When excessive flooding had thwarted the attempts to meet the Army Corps of Engineers’ criteria to establish a bank, landowners adjacent to Alligator Bayou commissioned a study by a wetlands consultant that alleged the closed locks drown the forest year-round rather than permitting it to flood seasonally.
While the closed locks were a bane for several landowners seeking mitigation bank approval, it was a boon for another Ascension landowner. By the time Frank Bonifay and Jim Ragland bought 1,500 acres in the Spanish Lake Basin to prevent the clear-cutting of an old growth cypress forest in Bluff Swamp, the gates had remained closed for 42 years.

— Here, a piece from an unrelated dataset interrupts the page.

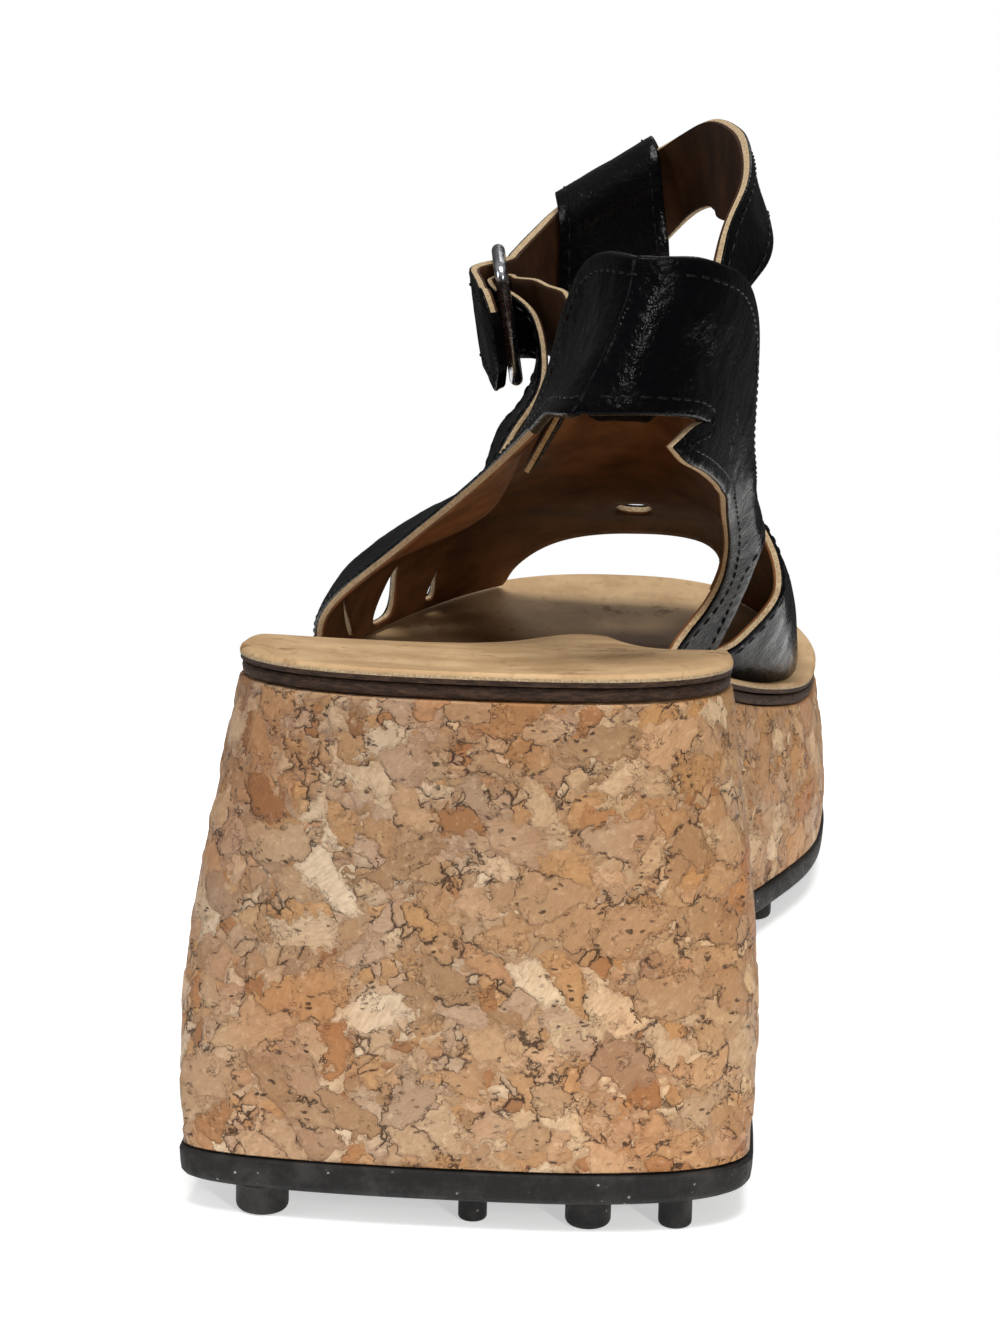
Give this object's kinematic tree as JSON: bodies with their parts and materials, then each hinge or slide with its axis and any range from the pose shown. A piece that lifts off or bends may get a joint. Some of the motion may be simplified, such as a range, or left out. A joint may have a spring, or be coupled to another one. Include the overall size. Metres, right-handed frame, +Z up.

Nestled against the locks, Alligator Bayou Tours provided swamp boat excursions complemented by exhibits featuring live snapping turtles, 14-foot alligators and bobcats.
Besides creating an internationally renown eco swamp boat tour and educational tours including a curriculum developed with the Lake Pontchartrain Basin Foundation and the U.S. Environmental Protection Agency, Ragland and Bonifay created a 901-acre national non-profit organization and the area’s first wetland mitigation bank. The existing environment lent itself to the development of rookeries and sanctuaries for abandoned bobcats and nuisance alligators relocated by the Department of Wildlife and Fisheries.
While business has been self-supporting, “It’s not about putting money in my pocket. If you have a whole bag of money and you don’t see the beauty of Louisiana, then you are a poor soul,” Bonifay says. “I do love Louisiana, and we have a treasure here as much as anywhere in the world. Our goal is to build a research and education center for the children. I want teach them about their cultural heritage, so they realize how blessed we are.”
Over the years, Ragland and Bonifay have fended off threats posed by an interstate extension, E. coli outbreak from prison sewerage, a hazardous waste recycling facility and an airport. Early on, Bonifay identified the drainage problem and presented Ascension Parish with a comprehensive plan for new locks at Alligator and Frog bayous and the dredging of the sediment to increase the outflow during seasonal flooding. The aim was to control water levels in the Spanish Lake Basin to protect landowners, hardwood forests and to restore the flooded, 80-acre Cypress Flats to a cypress-tupelo swamp.
Four parish administrations and 13 years later, the parish’s only progress was the installation of three drainage pipes. Still, Bonifay believed the council had finally approved $13 million allocation for the hydrology work, until he received news the locks would open.
It’s hard to say if the parish had made Bonifay’s improvements whether the current situation could have been averted. As with any environmental question from global warming, car emission standards to endangered species habitats, a consensus of action is rare among experts, and any action has an adverse affect upon one of the parties involved.
Natural Resource Professionals’ President Scott Nesbit, a Baton Rouge consultant with more than 20 years of expertise in wetlands issues, became involved in Ascension Parish drainage in 2007 at a local landowner’s behest. After heavy rains, the yards of South Ridge Road residents flooded; the parish wanted the neighboring landowner to cut through a ridge to allow the water to egress.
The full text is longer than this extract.